Hybrid dynamic arithmetic city council optimization for improved rainfall prediction

• Published in: International journal of system assurance engineering and management Vol. 15; no. 7; pp. 3182 - 3192
• Main Authors: Lathika, P., Singh, D. Sheeba
• Format: Journal Article
• Language: English
• Published: New Delhi Springer India 2024; Springer Nature B.V
• Subjects: Algorithms; Arithmetic; Correlation analysis; Effectiveness; Engineering; Engineering Economics; Error analysis; Evolutionary algorithms; Logistics; Marketing; Municipal government; Optimization; Organization; Original Article; Performance prediction; Preprocessing; Quality Control; Rainfall; Reliability; Root-mean-square errors; Safety and Risk; Task complexity; City councils evolution algorithm; Open weather dataset; Dynamic arithmetic optimization algorithm; Correlation matrix; Rainfall prediction
• ISSN: 0975-6809; 0976-4348
• DOI: 10.1007/s13198-024-02324-9

In the meteorological department rainfall prediction is one of the complex tasks because it is directly linked to human life and the Indian economy.

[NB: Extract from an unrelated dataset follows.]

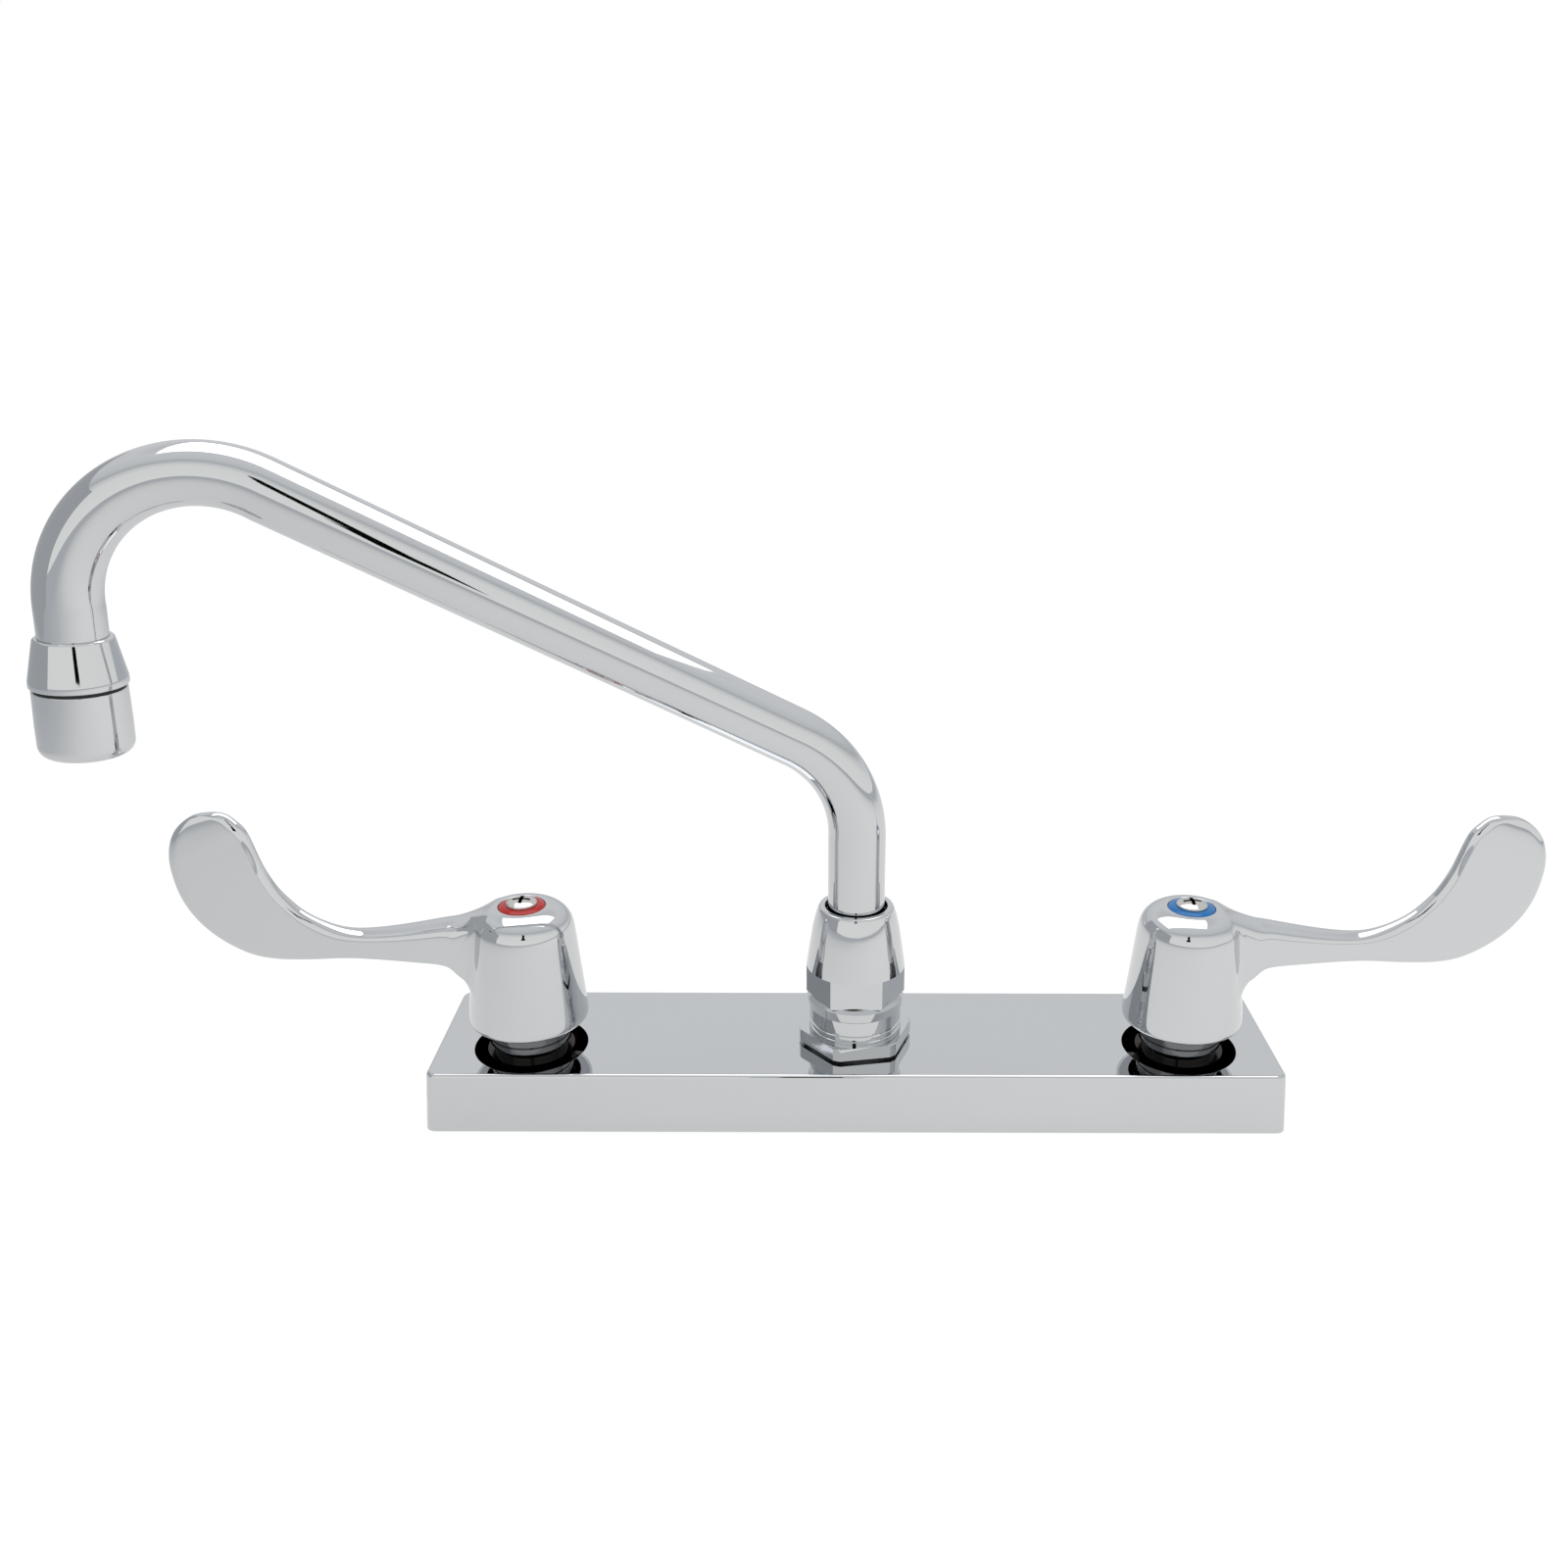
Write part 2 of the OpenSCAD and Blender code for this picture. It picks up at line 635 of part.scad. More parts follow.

There is a significant demand for accurate and effective rainfall prediction methods to make better decisions regarding precautionary measures. To predict rainfall amounts effectively, this study proposed a novel rainfall prediction method named the Hybrid Dynamic Arithmetic City Council Optimization (HDACO) algorithm. The proposed HDACO method is a combination of two algorithms namely the Dynamic Arithmetic Optimization (DAO) algorithm and the City Councils Evolution (CCE) algorithm. The study utilizes preprocessing steps namely data cleaning, filling missing values, and data normalization. After preprocessing, the features closely related to rainfall prediction are selected by the computation of the correlation matrix. Finally, based on the features selected the HDACO algorithm predicts the amount of rainfall. The HDACO algorithm is evaluated using an open weather dataset and the effectiveness of the HDACO algorithm is validated using measures such as rainfall rate, Mean Absolute Error (MAE), coefficient of determination (R 2 ), and Root Mean Square Error (RMSE). As a result, the HDACO algorithm achieved RMSE of 0.272, MAE of 0.184, and R 2 of 0.97 respectively. The performance of the HDACO algorithm is compared with existing methods and the results demonstrate the better performance of the HDACO algorithm in rainfall prediction.